A few of the women had canvassed for political campaigns and all said they were informed voters. They lamented the apathy they perceive among most people today. From their perspective, Philadelphia’s racial inequality persists in education, income, wealth, and housing, but they don’t see anyone in younger generations resisting these challenges. They cited the threat to raze Bartram Village, a housing project in Southwest Philadelphia, as an example. According to the viewers, residents of the projects and of Southwest Philadelphia have accepted that Bartram Village’s demolition is inevitable and that poor people will be displaced from their homes.

The amoebic discussion centered around the erosion of community structures that in the past kept people informed and able to form a more united activist front. Housing integration led to white flight and middle-class black flight. People used to learn about political issues at churches, but church attendance has declined.

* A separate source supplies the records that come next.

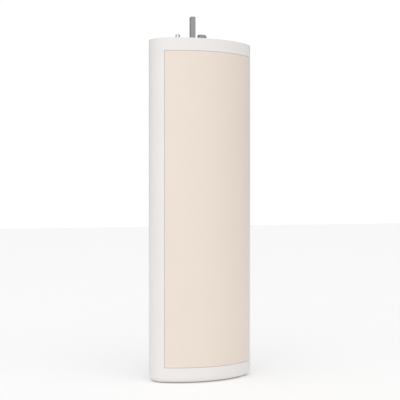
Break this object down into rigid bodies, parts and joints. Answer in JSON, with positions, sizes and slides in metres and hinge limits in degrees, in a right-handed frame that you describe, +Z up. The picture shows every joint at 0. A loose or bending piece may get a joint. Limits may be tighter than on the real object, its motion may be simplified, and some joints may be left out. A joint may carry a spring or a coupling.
{
  "type": "curtain track motor",
  "caption": "Mains curtain track motor: a tall curved housing with a square drive shaft, peg and sprung locking hook on top, and an inlet, socket and button below.",
  "frame": {"origin": "middle of the bottom face, under the middle of the body's outline", "axes": "+Z up towards the curtain track, the beige front panel faces -Y, +X to the right seen from the front"},
  "size_m": [0.0854, 0.055, 0.2825],
  "materials": {
    "white_plastic": "satin",
    "beige_plastic": "satin",
    "black_plastic": "matte",
    "zinc": "satin",
    "steel": "satin",
    "screw_steel": "satin",
    "sintered_steel": "matte",
    "ferrite": "matte",
    "bronze": "satin",
    "carbon": "matte",
    "rubber": "matte",
    "copper": "gloss",
    "circuit_board": "satin",
    "chip_black": "matte",
    "shield_tin": "satin",
    "transformer_tape": "satin",
    "capacitor_sleeve": "gloss",
    "connector_nylon": "matte",
    "lead_vinyl": "satin",
    "ribbon_vinyl": "satin",
    "nickel": "polished",
    "gold": "polished",
    "clear_plastic": "gloss",
    "button_plastic": "matte"
  },
  "bodies": {
    "housing": {"rear_housing": "white_plastic", "front_cover": "beige_plastic", "top_cap": "white_plastic", "bottom_cap": "white_plastic", "chassis": "black_plastic", "mounting_plate": "steel", "locating_peg": "steel", "lever_pivot_screw": "screw_steel", "plate_screws": "screw_steel", "gearbox_cover": "zinc", "shaft_bearing": "steel", "gearbox_ring": "sintered_steel", "motor_flange": "steel", "gearbox_screws": "screw_steel", "motor_can": "steel", "motor_magnets": "ferrite", "motor_bushes": "bronze", "motor_end_bell": "black_plastic", "motor_brushes": "carbon", "encoder_board": "circuit_board", "motor_isolators": "rubber", "main_board": "circuit_board", "board_chips": "chip_black", "radio_module": "shield_tin", "power_board": "circuit_board", "transformer": "transformer_tape", "capacitors": "capacitor_sleeve", "board_connectors": "connector_nylon", "power_leads": "lead_vinyl", "signal_leads": "ribbon_vinyl", "mains_inlet": "black_plastic", "inlet_pins": "nickel", "socket_board": "circuit_board", "control_socket": "black_plastic", "socket_contacts": "gold", "tact_switch": "black_plastic", "light_pipe": "clear_plastic", "housing_screws": "screw_steel", "board_screws": "screw_steel"},
    "output": {"drive_shaft": "steel", "output_carrier": "sintered_steel", "bearing_inner_ring": "steel", "retaining_ring": "screw_steel"},
    "first_carrier": {"first_carrier": "sintered_steel"},
    "rotor": {"rotor_shaft": "steel", "motor_pinion": "sintered_steel", "rotor_core": "sintered_steel", "rotor_windings": "copper", "commutator": "copper", "encoder_magnet": "ferrite"},
    "lever": {"locking_lever": "zinc", "lever_spring": "screw_steel"},
    "button": {"program_button": "button_plastic"},
    "output_planet_1": {"output_planet_1": "sintered_steel"},
    "input_planet_1": {"input_planet_1": "sintered_steel"},
    "output_planet_2": {"output_planet_2": "sintered_steel"},
    "input_planet_2": {"input_planet_2": "sintered_steel"},
    "output_planet_3": {"output_planet_3": "sintered_steel"},
    "input_planet_3": {"input_planet_3": "sintered_steel"}
  },
  "joints": [
    {"name": "rotor_spin", "type": "hinge", "parent": "housing", "child": "rotor", "pos_m": [0, 0.00934, 0.19665], "axis": [0, 0, 1], "continuous": true},
    {"name": "first_carrier_spin", "type": "hinge", "parent": "housing", "child": "first_carrier", "pos_m": [0, 0.00934, 0.23445], "axis": [0, 0, 1], "continuous": true},
    {"name": "output_spin", "type": "hinge", "parent": "housing", "child": "output", "pos_m": [0, 0.00934, 0.2605], "axis": [0, 0, 1], "continuous": true},
    {"name": "lever_turn", "type": "hinge", "parent": "housing", "child": "lever", "pos_m": [0.0085, 0.01919, 0.2628], "axis": [0, 0, 1], "range_deg": [-9, 0], "stiffness_Nm_per_rad": 0.02, "springref_deg": 34.38, "deforming": ["lever_spring"]},
    {"name": "button_press", "type": "slide", "parent": "housing", "child": "button", "axis": [0, 0, 1], "range_m": [0, 0.0006], "stiffness_N_per_m": 900, "springref_m": -0.0006},
    {"name": "input_planet_1_spin", "type": "hinge", "parent": "first_carrier", "child": "input_planet_1", "pos_m": [0.0075, 0.00934, 0.22965], "axis": [0, 0, 1], "continuous": true},
    {"name": "input_planet_2_spin", "type": "hinge", "parent": "first_carrier", "child": "input_planet_2", "pos_m": [-0.00375, 0.01584, 0.22965], "axis": [0, 0, 1], "continuous": true},
    {"name": "input_planet_3_spin", "type": "hinge", "parent": "first_carrier", "child": "input_planet_3", "pos_m": [-0.00375, 0.00284, 0.22965], "axis": [0, 0, 1], "continuous": true},
    {"name": "output_planet_1_spin", "type": "hinge", "parent": "output", "child": "output_planet_1", "pos_m": [0.0075, 0.00934, 0.24075], "axis": [0, 0, 1], "continuous": true},
    {"name": "output_planet_2_spin", "type": "hinge", "parent": "output", "child": "output_planet_2", "pos_m": [-0.00375, 0.01584, 0.24075], "axis": [0, 0, 1], "continuous": true},
    {"name": "output_planet_3_spin", "type": "hinge", "parent": "output", "child": "output_planet_3", "pos_m": [-0.00375, 0.00284, 0.24075], "axis": [0, 0, 1], "continuous": true}
  ],
  "couplings": [
    {"joint": "first_carrier_spin", "follows": "rotor_spin", "ratio": 0.2},
    {"joint": "output_spin", "follows": "rotor_spin", "ratio": 0.04},
    {"joint": "input_planet_1_spin", "follows": "rotor_spin", "ratio": -0.53333},
    {"joint": "input_planet_2_spin", "follows": "rotor_spin", "ratio": -0.53333},
    {"joint": "input_planet_3_spin", "follows": "rotor_spin", "ratio": -0.53333},
    {"joint": "output_planet_1_spin", "follows": "rotor_spin", "ratio": -0.10667},
    {"joint": "output_planet_2_spin", "follows": "rotor_spin", "ratio": -0.10667},
    {"joint": "output_planet_3_spin", "follows": "rotor_spin", "ratio": -0.10667}
  ]
}
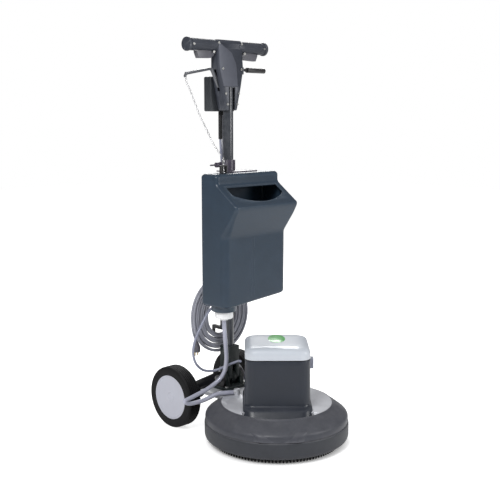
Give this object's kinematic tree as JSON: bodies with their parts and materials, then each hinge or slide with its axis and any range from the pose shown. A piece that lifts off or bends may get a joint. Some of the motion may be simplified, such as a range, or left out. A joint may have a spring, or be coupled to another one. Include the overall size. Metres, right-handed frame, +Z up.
{
  "type": "single disc floor scrubber",
  "caption": "Upright rotary floor machine: motor over a round brush deck, tilting pole with a solution tank, handle bar with triggers, transport wheels and a corded hank.",
  "frame": {"origin": "on the floor under the brush's axis, at the level of the bristle tips", "axes": "+Z up along the motor and brush axis, -Y forwards, away from the operator, +X to the machine's left as seen from the operator behind it"},
  "size_m": [0.451, 0.6455, 1.24],
  "materials": {
    "cast_plate": "cast, satin",
    "shroud": "moulded, satin",
    "bumper_band": "moulded, satin",
    "motor_cover": "moulded, satin",
    "motor_cap": "moulded, satin gloss",
    "motor_frame": "cast",
    "stator": "laminated steel with copper winding ends",
    "end_shield": "cast",
    "bearings": "ground steel",
    "capacitor": "plastic can",
    "cable_gland": "moulded",
    "gearbox_case": "cast",
    "gears": "cut steel",
    "foot_casting": "painted casting",
    "pins": "ground steel",
    "axle_arms": "painted black",
    "bolts": "zinc plated",
    "drive_plate": "moulded",
    "brush_block": "moulded",
    "bristles": "nylon tufts",
    "cooling_fan": "moulded",
    "tyres": "grooved rubber",
    "hubs": "moulded",
    "pole": "gloss painted tube",
    "tank": "rotomoulded polyethylene",
    "hanger": "painted",
    "black_steel": "painted black",
    "outlet": "moulded white",
    "head_shells": "moulded, satin",
    "control_box": "moulded, satin",
    "circuit_board": "board with parts",
    "sleeves": "black rubber boot",
    "triggers": "moulded",
    "lever_steel": "flat steel, painted",
    "chain": "plated link chain",
    "spring": "black spring steel",
    "adjust_grip": "black ribbed grip on a steel lever",
    "motor_cable": "pale grey sheathed cable",
    "hose": "clear tube",
    "mains_cable": "grey sheathed cable",
    "plug": "moulded plug"
  },
  "bodies": {
    "deck": {"base_plate": "cast_plate", "shroud": "shroud", "bumper_band": "bumper_band", "motor_cover": "motor_cover", "motor_cap": "motor_cap", "motor_frame": "motor_frame", "stator": "stator", "end_shield": "end_shield", "bearings": "bearings", "capacitor": "capacitor", "cable_gland": "cable_gland", "gearbox_case": "gearbox_case", "ring_gear": "gears", "foot_bracket": "foot_casting", "pivot_pin": "pins", "axle_arms": "axle_arms", "wheel_axle": "pins", "deck_bolts": "bolts"},
    "brush": {"planet_carrier": "gears", "drive_plate": "drive_plate", "brush_block": "brush_block", "bristles": "bristles"},
    "rotor": {"motor_shaft": "pins", "sun_gear": "gears", "rotor_core": "stator", "cooling_fan": "cooling_fan"},
    "planet_1": {"planet_gear_1": "gears"},
    "planet_2": {"planet_gear_2": "gears"},
    "planet_3": {"planet_gear_3": "gears"},
    "left_wheel": {"left_tyre": "tyres", "left_hub": "hubs"},
    "right_wheel": {"right_tyre": "tyres", "right_hub": "hubs"},
    "pole": {"pole_tube": "pole", "pole_yoke": "foot_casting", "tank_shell": "tank", "tank_hanger": "hanger", "rod_guide": "black_steel", "outlet_fitting": "outlet", "head_front": "head_shells", "head_rear": "head_shells", "head_screws": "bolts", "control_box": "control_box", "circuit_board": "circuit_board", "cord_hooks": "black_steel", "cable_sleeves": "sleeves", "motor_cable": "motor_cable", "water_hose": "hose", "mains_cable": "mains_cable", "mains_coil": "mains_cable", "mains_plug": "plug", "valve_spring": "spring"},
    "trigger_l": {"trigger_left": "triggers"},
    "trigger_r": {"trigger_right": "triggers"},
    "lever": {"water_lever": "lever_steel"},
    "chain": {"pull_chain": "chain"},
    "valve": {"valve_rod": "chain"},
    "adjuster": {"adjust_lever": "adjust_grip"},
    "brake": {"brake_rod": "pins"},
    "knob": {"clamp_knob": "hanger"}
  },
  "joints": [
    {"name": "brush_spin", "type": "hinge", "parent": "deck", "child": "brush", "pos_m": [0, 0, 0.05], "axis": [0, 0, 1], "continuous": true},
    {"name": "rotor_spin", "type": "hinge", "parent": "deck", "child": "rotor", "pos_m": [0, 0, 0.2], "axis": [0, 0, 1], "continuous": true},
    {"name": "planet_1_spin", "type": "hinge", "parent": "brush", "child": "planet_1", "pos_m": [0, 0.03, 0.1], "axis": [0, 0, 1], "continuous": true},
    {"name": "planet_2_spin", "type": "hinge", "parent": "brush", "child": "planet_2", "pos_m": [-0.02598, -0.015, 0.1], "axis": [0, 0, 1], "continuous": true},
    {"name": "planet_3_spin", "type": "hinge", "parent": "brush", "child": "planet_3", "pos_m": [0.02598, -0.015, 0.1], "axis": [0, 0, 1], "continuous": true},
    {"name": "left_wheel_roll", "type": "hinge", "parent": "deck", "child": "left_wheel", "pos_m": [-0.141, 0.32, 0.1], "axis": [1, 0, 0], "continuous": true},
    {"name": "right_wheel_roll", "type": "hinge", "parent": "deck", "child": "right_wheel", "pos_m": [0.141, 0.32, 0.1], "axis": [1, 0, 0], "continuous": true},
    {"name": "pole_tilt", "type": "hinge", "parent": "deck", "child": "pole", "pos_m": [0, 0.213, 0.16], "axis": [-1, 0, 0], "range_deg": [0, 45]},
    {"name": "left_trigger_pull", "type": "hinge", "parent": "pole", "child": "trigger_l", "pos_m": [-0.066, 0.219, 1.2], "axis": [0, 1, 0], "range_deg": [0, 7], "stiffness_Nm_per_rad": 1.5, "springref_deg": -11.46},
    {"name": "right_trigger_pull", "type": "hinge", "parent": "pole", "child": "trigger_r", "pos_m": [0.066, 0.219, 1.2], "axis": [0, -1, 0], "range_deg": [0, 7], "stiffness_Nm_per_rad": 1.5, "springref_deg": -11.46},
    {"name": "water_lever_pull", "type": "hinge", "parent": "pole", "child": "lever", "pos_m": [-0.038, 0.215, 1.098], "axis": [0, 1, 0], "range_deg": [0, 5]},
    {"name": "chain_swing", "type": "hinge", "parent": "lever", "child": "chain", "pos_m": [-0.173, 0.215, 1.12], "axis": [0, 1, 0], "range_deg": [-5.5, 0]},
    {"name": "valve_lift", "type": "slide", "parent": "pole", "child": "valve", "axis": [0, 0, 1], "range_m": [0, 0.0125], "stiffness_N_per_m": 300, "springref_m": -0.012, "deforming": ["valve_spring"]},
    {"name": "adjust_lever_press", "type": "hinge", "parent": "pole", "child": "adjuster", "pos_m": [0.044, 0.215, 1.15], "axis": [0, 1, 0], "range_deg": [0, 6], "stiffness_Nm_per_rad": 4, "springref_deg": -11.46},
    {"name": "brake_release", "type": "slide", "parent": "pole", "child": "brake", "axis": [0, 0, 1], "range_m": [0, 0.004]},
    {"name": "clamp_knob_turn", "type": "hinge", "parent": "pole", "child": "knob", "pos_m": [-0.04, 0.213, 0.854], "axis": [1, 0, 0], "continuous": true}
  ],
  "couplings": [
    {"joint": "rotor_spin", "follows": "brush_spin", "ratio": 8.5714},
    {"joint": "planet_1_spin", "follows": "brush_spin", "ratio": -2.3043},
    {"joint": "planet_2_spin", "follows": "brush_spin", "ratio": -2.3043},
    {"joint": "planet_3_spin", "follows": "brush_spin", "ratio": -2.3043},
    {"joint": "chain_swing", "follows": "water_lever_pull", "ratio": -1},
    {"joint": "valve_lift", "follows": "water_lever_pull", "m_per_rad": 0.1333},
    {"joint": "brake_release", "follows": "adjust_lever_press", "m_per_rad": 0.0344}
  ]
}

Parents on the block knew one another because their children played together, and mothers watched each other’s children; now children go to daycare and don’t play with their neighbors. Incarceration has taken away too many fathers. High property taxes, imminent domain, and gentrification have pushed longtime residents out of their homes in South, Southwest, and Kensington. The women noted that their neighborhood library is the closest thing they have to a community gathering space and is where they’re most likely to learn about social issues.

The women noted that the female abolitionists had rallied across racial lines for a common cause. They thought similar alliances would be formed today, if women could find a common cause. They felt this was unlikely, however, as everyone seems to have a different issue that’s important to them. Some care about the environment, some education, some wage equality. Viewers saw how some of these causes could be linked. They believed, for example, that if the minimum wage were raised so high that public assistance was eliminated, more people would demand accountability for how their taxes are spent, particularly in education.